I will take, to begin with, one typical example. There is no single god in the Egyptian pantheon more important or more universally diffused than Osiris. In later forms of the national religion, he is elevated into the judge of the departed and king of the nether world: to be “justified by Osiris,” or, as later interpreters say, “a justified Osiris,” is the prayer of every corpse as set forth in his funeral inscription; and identification with Osiris is looked upon as the reward of all the happy and faithful dead. Now Osiris, in every one of his representations and modes, is simply—a Mummy. His myth, to be sure, assumed at last immense proportions; and his relations with Isis and Horus form the centre of an endless series of irreconcilable tales, repeated over and over again in art and literature. If we took mythology as our guide, instead of the monuments, we should be tempted to give him far other origins. He is identified often with other gods, especially with Amen; and the disentanglement of his personality in the monuments of the newer empire, when Ra, the sun-god, got mixed up inextricably with so many other deities, is particularly difficult.
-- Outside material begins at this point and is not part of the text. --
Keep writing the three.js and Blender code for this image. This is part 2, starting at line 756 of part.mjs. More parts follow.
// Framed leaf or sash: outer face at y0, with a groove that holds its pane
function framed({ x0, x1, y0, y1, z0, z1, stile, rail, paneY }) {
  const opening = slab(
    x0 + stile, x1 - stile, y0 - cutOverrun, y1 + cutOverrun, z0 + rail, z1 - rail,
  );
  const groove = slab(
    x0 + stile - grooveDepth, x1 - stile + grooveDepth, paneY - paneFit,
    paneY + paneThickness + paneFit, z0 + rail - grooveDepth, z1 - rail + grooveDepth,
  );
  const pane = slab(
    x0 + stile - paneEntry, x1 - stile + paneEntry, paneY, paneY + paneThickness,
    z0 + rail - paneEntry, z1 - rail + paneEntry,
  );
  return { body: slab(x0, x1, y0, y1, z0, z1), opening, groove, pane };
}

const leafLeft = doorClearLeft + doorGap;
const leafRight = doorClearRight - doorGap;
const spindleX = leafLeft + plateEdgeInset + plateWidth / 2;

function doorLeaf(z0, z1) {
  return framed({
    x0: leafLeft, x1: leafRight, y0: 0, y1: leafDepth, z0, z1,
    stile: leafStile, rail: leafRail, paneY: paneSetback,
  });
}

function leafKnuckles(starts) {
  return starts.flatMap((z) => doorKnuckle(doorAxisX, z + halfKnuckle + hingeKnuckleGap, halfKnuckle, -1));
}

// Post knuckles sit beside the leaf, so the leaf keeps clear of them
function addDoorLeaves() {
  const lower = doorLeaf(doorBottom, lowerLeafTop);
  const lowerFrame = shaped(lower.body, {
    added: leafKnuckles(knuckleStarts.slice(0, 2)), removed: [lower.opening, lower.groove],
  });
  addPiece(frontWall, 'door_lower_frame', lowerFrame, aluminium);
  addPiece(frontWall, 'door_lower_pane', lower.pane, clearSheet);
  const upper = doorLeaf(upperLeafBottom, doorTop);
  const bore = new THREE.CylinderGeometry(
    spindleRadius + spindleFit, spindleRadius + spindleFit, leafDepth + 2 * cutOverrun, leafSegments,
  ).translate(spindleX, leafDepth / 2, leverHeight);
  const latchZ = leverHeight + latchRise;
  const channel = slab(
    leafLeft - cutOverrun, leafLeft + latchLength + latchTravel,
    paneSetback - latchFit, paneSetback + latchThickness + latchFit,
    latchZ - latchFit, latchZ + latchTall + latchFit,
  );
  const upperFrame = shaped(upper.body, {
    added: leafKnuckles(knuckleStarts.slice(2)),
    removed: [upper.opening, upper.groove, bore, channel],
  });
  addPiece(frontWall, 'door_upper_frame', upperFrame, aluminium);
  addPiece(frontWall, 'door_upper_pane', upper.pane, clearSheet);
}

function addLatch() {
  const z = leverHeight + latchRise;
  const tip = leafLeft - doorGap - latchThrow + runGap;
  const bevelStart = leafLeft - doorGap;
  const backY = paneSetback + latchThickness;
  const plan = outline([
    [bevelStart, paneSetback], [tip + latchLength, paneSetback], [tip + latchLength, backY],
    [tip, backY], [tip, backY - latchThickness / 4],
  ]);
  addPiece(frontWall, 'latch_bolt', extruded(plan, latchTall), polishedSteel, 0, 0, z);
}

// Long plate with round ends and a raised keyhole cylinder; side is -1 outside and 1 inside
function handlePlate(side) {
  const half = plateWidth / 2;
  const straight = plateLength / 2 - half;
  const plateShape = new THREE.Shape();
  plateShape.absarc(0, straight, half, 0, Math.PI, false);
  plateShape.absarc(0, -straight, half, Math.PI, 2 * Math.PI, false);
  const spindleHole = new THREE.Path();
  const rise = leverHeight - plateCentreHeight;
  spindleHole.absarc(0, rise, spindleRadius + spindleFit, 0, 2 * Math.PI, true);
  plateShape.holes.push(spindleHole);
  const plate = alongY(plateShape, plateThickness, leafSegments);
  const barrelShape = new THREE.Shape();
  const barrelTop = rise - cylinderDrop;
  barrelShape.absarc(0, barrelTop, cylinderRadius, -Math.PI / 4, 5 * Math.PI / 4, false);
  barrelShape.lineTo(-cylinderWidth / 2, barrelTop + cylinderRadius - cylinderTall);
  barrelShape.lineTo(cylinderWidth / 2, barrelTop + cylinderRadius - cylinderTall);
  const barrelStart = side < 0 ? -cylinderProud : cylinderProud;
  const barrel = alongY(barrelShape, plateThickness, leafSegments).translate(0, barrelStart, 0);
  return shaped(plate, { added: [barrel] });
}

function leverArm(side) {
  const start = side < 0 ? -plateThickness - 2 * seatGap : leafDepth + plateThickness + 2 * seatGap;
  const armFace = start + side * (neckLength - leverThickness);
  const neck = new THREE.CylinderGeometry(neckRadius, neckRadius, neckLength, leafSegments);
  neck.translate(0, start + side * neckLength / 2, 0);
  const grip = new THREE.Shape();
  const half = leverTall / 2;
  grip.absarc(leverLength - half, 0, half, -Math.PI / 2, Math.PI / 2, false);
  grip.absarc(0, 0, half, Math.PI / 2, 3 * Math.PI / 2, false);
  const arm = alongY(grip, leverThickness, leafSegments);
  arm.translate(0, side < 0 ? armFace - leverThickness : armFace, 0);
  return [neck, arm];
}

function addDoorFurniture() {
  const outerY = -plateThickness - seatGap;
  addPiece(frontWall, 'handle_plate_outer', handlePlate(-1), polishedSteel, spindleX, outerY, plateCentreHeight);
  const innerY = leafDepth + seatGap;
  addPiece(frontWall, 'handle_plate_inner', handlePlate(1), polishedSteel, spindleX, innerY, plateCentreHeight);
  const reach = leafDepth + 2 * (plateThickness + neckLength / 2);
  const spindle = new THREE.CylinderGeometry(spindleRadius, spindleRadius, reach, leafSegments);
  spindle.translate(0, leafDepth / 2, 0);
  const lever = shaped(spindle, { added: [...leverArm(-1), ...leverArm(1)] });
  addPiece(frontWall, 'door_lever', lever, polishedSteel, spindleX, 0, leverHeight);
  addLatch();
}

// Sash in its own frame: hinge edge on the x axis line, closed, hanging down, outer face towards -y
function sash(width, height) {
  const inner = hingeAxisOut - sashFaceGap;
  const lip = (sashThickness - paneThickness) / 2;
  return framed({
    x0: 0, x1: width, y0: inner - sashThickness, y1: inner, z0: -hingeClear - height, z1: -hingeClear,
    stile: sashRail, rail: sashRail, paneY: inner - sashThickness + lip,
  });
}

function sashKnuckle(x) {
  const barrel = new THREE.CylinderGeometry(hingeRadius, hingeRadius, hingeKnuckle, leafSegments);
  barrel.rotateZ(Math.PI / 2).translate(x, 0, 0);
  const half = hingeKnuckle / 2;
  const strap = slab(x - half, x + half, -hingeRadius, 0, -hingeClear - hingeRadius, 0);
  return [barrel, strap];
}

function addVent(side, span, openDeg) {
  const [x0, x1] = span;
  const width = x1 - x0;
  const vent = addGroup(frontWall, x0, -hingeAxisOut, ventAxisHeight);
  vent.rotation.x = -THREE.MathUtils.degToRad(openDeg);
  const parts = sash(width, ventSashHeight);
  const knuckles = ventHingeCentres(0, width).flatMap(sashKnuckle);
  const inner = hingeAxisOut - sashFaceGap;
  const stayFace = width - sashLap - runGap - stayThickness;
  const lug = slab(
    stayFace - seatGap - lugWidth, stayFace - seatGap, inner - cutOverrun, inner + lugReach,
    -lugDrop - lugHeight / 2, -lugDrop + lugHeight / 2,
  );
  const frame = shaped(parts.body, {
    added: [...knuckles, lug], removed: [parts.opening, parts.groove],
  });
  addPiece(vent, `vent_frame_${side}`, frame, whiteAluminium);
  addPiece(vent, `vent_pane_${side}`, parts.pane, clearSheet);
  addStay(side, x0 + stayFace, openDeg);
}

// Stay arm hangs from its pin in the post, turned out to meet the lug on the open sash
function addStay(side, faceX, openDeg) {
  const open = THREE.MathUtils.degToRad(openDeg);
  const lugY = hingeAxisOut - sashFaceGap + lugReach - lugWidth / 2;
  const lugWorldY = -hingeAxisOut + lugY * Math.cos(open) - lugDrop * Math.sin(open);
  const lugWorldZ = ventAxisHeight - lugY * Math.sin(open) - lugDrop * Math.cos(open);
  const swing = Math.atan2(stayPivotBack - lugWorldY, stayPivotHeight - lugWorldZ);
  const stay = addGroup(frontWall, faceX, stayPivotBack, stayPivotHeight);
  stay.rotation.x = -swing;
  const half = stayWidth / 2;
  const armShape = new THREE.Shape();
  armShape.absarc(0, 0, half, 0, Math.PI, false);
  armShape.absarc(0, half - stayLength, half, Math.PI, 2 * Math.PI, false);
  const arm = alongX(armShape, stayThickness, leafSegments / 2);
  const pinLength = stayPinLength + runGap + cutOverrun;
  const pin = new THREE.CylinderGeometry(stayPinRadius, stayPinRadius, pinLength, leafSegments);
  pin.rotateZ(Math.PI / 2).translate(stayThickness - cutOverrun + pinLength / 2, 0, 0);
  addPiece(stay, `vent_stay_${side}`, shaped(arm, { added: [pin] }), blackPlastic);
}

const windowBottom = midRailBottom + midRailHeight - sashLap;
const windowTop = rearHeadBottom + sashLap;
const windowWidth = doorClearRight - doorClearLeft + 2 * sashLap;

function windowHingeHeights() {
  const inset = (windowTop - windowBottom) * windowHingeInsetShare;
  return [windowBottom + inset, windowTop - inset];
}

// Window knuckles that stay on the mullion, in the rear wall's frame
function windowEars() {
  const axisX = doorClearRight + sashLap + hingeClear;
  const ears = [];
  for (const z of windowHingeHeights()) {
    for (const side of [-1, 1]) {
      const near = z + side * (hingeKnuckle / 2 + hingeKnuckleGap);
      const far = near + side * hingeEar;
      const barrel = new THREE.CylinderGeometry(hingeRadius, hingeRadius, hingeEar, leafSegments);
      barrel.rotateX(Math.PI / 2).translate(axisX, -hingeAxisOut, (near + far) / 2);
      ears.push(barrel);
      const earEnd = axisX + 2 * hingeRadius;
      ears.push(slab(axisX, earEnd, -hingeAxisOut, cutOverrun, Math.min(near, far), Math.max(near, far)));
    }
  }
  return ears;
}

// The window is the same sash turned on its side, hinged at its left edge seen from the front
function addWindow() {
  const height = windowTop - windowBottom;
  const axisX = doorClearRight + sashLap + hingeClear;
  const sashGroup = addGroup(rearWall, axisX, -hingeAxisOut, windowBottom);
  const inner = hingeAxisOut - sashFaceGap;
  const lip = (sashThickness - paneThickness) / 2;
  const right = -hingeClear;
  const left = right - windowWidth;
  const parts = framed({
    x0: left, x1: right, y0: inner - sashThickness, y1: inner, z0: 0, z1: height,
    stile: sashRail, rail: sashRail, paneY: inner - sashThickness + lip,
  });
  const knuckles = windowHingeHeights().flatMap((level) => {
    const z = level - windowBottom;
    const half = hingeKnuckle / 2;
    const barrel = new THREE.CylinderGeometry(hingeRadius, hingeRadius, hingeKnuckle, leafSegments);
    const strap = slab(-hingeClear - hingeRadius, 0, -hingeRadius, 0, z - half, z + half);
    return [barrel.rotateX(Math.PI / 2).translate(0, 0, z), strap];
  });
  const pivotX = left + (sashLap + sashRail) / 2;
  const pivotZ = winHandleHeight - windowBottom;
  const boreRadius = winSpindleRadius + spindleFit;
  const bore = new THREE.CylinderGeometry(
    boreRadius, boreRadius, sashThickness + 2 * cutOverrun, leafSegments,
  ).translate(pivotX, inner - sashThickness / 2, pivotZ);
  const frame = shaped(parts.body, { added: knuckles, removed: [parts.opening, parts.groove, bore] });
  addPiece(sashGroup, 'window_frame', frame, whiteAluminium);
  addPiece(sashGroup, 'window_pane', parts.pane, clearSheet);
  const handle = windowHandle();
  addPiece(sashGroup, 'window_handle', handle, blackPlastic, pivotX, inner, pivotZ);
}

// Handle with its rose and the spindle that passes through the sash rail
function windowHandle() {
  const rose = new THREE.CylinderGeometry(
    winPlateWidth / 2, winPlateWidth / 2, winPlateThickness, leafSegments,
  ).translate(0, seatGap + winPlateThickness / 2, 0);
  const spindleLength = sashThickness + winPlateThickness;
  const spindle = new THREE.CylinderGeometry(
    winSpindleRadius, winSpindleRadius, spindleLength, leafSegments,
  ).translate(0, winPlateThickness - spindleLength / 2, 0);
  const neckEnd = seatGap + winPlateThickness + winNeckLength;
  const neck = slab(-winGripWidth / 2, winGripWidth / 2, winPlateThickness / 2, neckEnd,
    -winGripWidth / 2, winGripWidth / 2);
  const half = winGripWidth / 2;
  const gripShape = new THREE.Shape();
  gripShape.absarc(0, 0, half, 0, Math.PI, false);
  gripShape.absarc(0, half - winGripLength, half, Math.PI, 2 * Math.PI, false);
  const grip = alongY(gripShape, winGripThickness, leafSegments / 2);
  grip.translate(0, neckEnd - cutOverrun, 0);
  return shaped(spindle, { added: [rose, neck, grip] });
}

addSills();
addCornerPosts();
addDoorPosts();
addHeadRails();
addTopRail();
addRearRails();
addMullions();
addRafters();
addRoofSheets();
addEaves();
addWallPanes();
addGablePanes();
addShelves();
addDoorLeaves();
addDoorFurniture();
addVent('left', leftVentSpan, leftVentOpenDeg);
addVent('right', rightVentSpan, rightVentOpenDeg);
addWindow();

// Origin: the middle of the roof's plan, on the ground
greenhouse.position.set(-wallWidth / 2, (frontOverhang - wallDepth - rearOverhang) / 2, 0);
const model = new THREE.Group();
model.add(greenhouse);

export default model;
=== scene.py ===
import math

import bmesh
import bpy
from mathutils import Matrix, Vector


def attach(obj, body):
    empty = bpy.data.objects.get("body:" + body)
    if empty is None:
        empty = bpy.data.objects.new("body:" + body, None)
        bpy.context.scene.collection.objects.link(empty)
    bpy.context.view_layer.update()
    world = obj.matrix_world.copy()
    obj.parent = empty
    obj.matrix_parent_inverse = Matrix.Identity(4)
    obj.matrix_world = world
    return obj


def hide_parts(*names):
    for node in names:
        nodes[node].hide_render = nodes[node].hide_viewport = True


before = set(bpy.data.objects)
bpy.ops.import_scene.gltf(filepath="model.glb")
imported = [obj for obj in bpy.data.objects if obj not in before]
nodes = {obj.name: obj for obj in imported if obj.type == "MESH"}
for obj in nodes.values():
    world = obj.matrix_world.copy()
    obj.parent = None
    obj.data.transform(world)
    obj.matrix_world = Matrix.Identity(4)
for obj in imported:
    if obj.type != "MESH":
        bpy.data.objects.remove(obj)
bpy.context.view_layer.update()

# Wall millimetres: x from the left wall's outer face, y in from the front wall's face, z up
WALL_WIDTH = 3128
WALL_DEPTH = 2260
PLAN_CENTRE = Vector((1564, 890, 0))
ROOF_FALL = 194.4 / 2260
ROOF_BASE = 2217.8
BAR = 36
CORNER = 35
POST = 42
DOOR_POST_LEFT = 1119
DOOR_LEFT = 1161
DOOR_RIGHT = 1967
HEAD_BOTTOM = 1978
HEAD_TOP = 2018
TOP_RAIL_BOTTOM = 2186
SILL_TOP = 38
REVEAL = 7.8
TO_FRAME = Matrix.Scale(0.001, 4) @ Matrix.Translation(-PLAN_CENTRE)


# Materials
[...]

But if we neglect these later complications of a very ancient cult, and go back to the simplest origin of Egyptian history and religion, we shall, I think, see that this mystic god, so often explained away by elemental symbolism into the sun or the home of the dead, was in his first beginnings nothing more or less than what all his pictures and statues show him to be—a revered and worshipped Mummy, a very ancient chief or king of the town or little district of This by Abydos.